We conclude that the district court erred in dismissing the parents' IDEA claim for private tuition reimbursement, but that it correctly dismissed their Rehabilitation Act claim. Accordingly, the judgment of the district court is REVERSED in part and AFFIRMED in part, and we REMAND the case to the district court with instructions to enter judgment in favor of plaintiffs-appellants on their IDEA claim.

FOOTNOTES

1.  The LRC at Greenacres provides small-group academic support services to students with significant delays in their academic development.

2.  New York assigns responsibility for fulfilling the state's obligations under the IDEA to local Committees on Special Education. N.Y. Educ. Law § 4402(1)(b)(1)(a) (McKinney 1999); see also Walczak, 142 F.3d at 123.

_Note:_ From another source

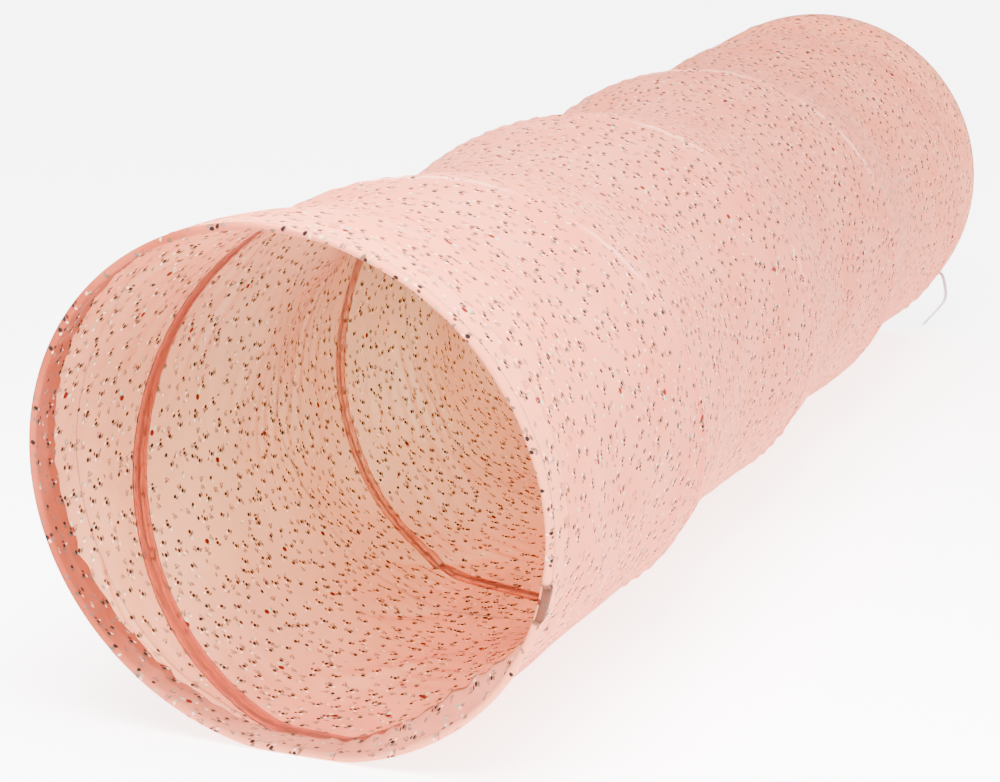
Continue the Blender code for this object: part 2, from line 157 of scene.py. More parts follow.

3.  Other circuits have taken a perhaps broader approach. See, e . g., Cleveland Heights–Univ. Heights City Sch. Dist. v. Boss ex rel. Boss, 144 F.3d 391, 400 (6th Cir.1998) (“we hold that the failure of the [school] to satisfy the IDEA's mainstreaming requirement does not bar the [parents] from receiving reimbursement”); Warren G. v. Cumberland Cnty. Sch. Dist., 190 F.3d 80, 83–84 (3d Cir.1999); C.B. ex rel. B.B. v. Special Sch. Dist. No. 1, Minneapolis, Minn., 636 F.3d 981, 991 (8th Cir.2011).

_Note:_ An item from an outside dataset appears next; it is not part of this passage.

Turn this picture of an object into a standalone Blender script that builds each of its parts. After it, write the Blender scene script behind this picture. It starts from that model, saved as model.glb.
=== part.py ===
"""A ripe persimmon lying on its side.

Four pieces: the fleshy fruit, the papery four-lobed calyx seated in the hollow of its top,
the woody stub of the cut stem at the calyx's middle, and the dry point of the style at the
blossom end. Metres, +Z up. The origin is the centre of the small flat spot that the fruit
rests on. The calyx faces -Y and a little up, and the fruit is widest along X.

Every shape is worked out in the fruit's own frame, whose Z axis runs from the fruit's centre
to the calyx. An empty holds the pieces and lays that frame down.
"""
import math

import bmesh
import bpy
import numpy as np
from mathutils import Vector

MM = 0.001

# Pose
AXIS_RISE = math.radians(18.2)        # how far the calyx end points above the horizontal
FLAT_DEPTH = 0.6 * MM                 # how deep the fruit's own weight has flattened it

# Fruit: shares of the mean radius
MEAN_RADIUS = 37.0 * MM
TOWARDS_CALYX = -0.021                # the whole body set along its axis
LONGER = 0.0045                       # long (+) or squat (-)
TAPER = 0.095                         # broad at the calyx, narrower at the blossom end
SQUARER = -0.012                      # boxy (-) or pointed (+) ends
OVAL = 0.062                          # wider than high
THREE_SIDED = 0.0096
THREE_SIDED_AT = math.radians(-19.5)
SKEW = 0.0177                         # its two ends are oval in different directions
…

4.  To be sure, there was substantial evidence in the record to support the SRO's conclusion that C.L. made progress at Greenacres, including favorable test results and report cards. But overall, the results were decidedly mixed, and C.L. continued to have difficulties while at Greenacres. The private evaluations, for example, showed significant academic and learning deficiencies. Moreover, the progress that C.L. made at Greenacres was undoubtedly the result of the “increasing amounts of special education services, programs, and accommodations” that he was receiving, including “an aide for most of the day” and “substantial 1:1 assistance from the regular education teacher.”